Prostate cancer usually grows slowly over many years, so a study was designed to find out if it is safe to delay treatment for many years. More than 1,600 men diagnosed with localized prostate cancer (that had not spread beyond the prostate) were randomly assigned to receive surgery, radiation or waiting with active monitoring. Fifteen years later, there was no statistical difference in deaths from prostate cancer between the three groups: 3.1 percent in the active-waiting group, 2.2 percent in the surgery group, and 2.9 percent in the radiation group. More than 97 percent of the men were still alive, regardless of which treatment they received (NEJM, March 11, 2023). All the men were closely monitored by their doctors and some went on to require surgery or radiation. Cancers had spread in 9.4 percent of the active waiting group, seven percent of the surgery group and five percent of the radiation group (again, no statistically significant difference).

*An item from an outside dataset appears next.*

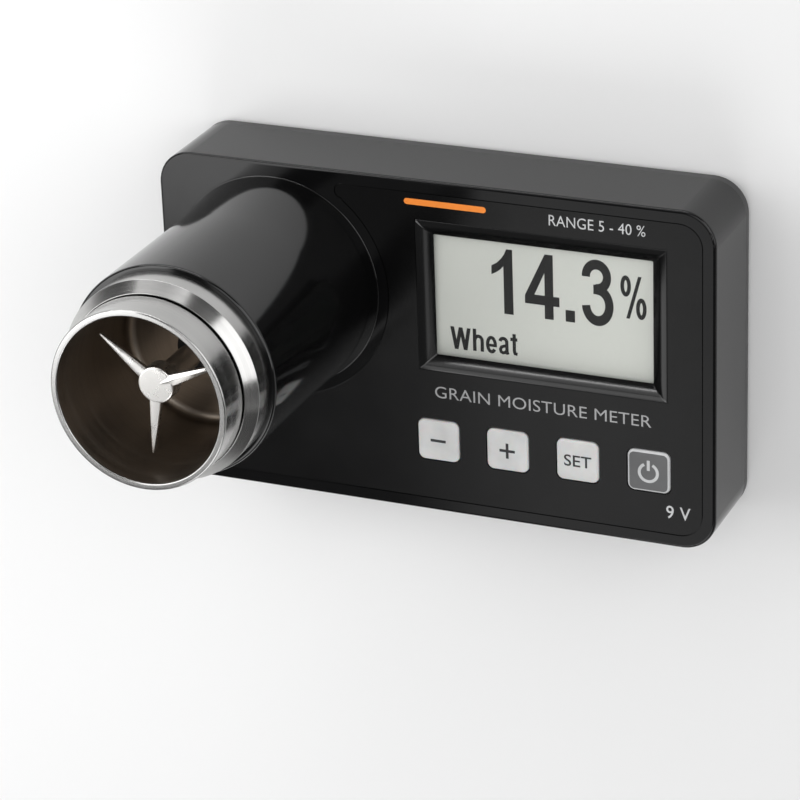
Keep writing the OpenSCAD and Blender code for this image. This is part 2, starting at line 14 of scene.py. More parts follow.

Rationale for Delaying Prostate Cancer Treatment
Many other studies have also found that long-term active waiting for localized prostate cancer can be safe (JAMA Netw Open, 2022;5(9):e2231015). Prostate cancer treatments often cause incontinence and problems with getting or maintaining an erection. Eighteen or more months after surgery to remove the prostate, 8.4 percent of men were incontinent and 59.9 percent were impotent (JAMA, Jan 19, 2000;283(3):354-60). About 60 percent of low-risk patients choose active surveillance. However, some conditions and high-grade prostate cancers may require immediate treatment with surgery or radiation.
Prostate cancer usually does not kill a man as long as it stays in the prostate; it kills by spreading to another organ and destroying that organ. The most common metastatic sites are bone (84 percent), distant lymph nodes (10.6 percent), liver (10.2 percent), or thorax (9.1 percent). Overall, 18.4 percent of patients who had prostate cancer spread had multiple metastatic sites (Prostate, Feb 2014;74(2):210-6). However, your doctor may reject active waiting and find reasons to recommend immediate treatment with surgery or radiation. Communicate with your doctor to determine whether you need earlier treatment.